As páginas de Turismo e patrimônio cultural: interpretação e qualificação também veiculam outras questões essenciais. A democratização do conhecimento ambiental e a popularização do patrimônio histórico e cultural brasileiro – cujo acesso tem se mantido restrito, há muitos anos, àqueles com instrução, dinheiro e tempo disponível para buscá-los em outras fontes, como a educação formal ou atividades de lazer elitizadas – não são esquecidas. Os autores examinados por Flavia defendem a ideia de que a interpretação patrimonial é um instrumento eficaz de orientação a visitantes e de gerenciamento de recursos, auxiliando na diminuição dos danos causados aos sítios pela grande concentração de pessoas em um único local.
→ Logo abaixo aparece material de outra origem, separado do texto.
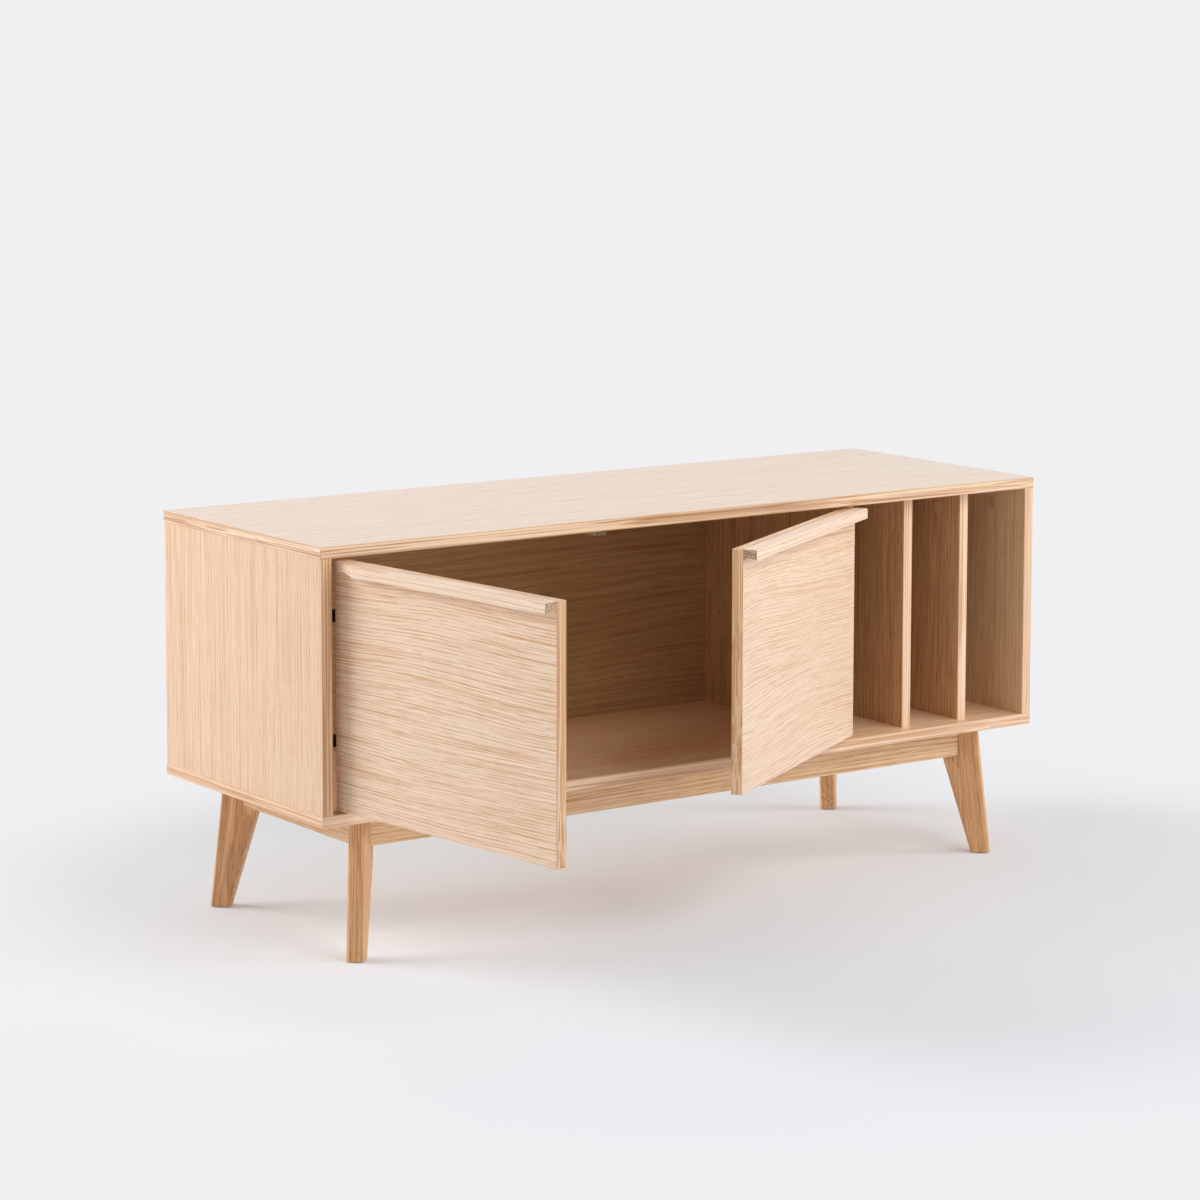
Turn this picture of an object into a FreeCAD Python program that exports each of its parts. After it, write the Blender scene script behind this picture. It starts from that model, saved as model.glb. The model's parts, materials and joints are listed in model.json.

Ressaltam, ainda, que o planejamento, a implantação e a gestão da comunicação interpretativa, com a participação e o envolvimento da comunidade, podem contribuir para a instrumentalização e a capacitação dos quadros técnicos locais, num momento em que a responsabilidade política pela gestão do patrimônio natural e cultural é transferida para a esfera municipal, diminuindo a dependência dos órgãos públicos e ajudando a sanar não só o problema da recuperação de sítios e seu posterior abandono pela população, como também sua tão criticada transformação em cenário turístico – como no caso do Pelourinho, em Salvador (BA).

Turismo e patrimônio cultural: interpretação e qualificação propõe uma relação mais próxima entre as noções de turismo e patrimônio, convidando o leitor a trilhar um caminho de múltiplos itinerários e infinitos entroncamentos: o da viagem como um ato de conhecimento de si mesmo e dos outros.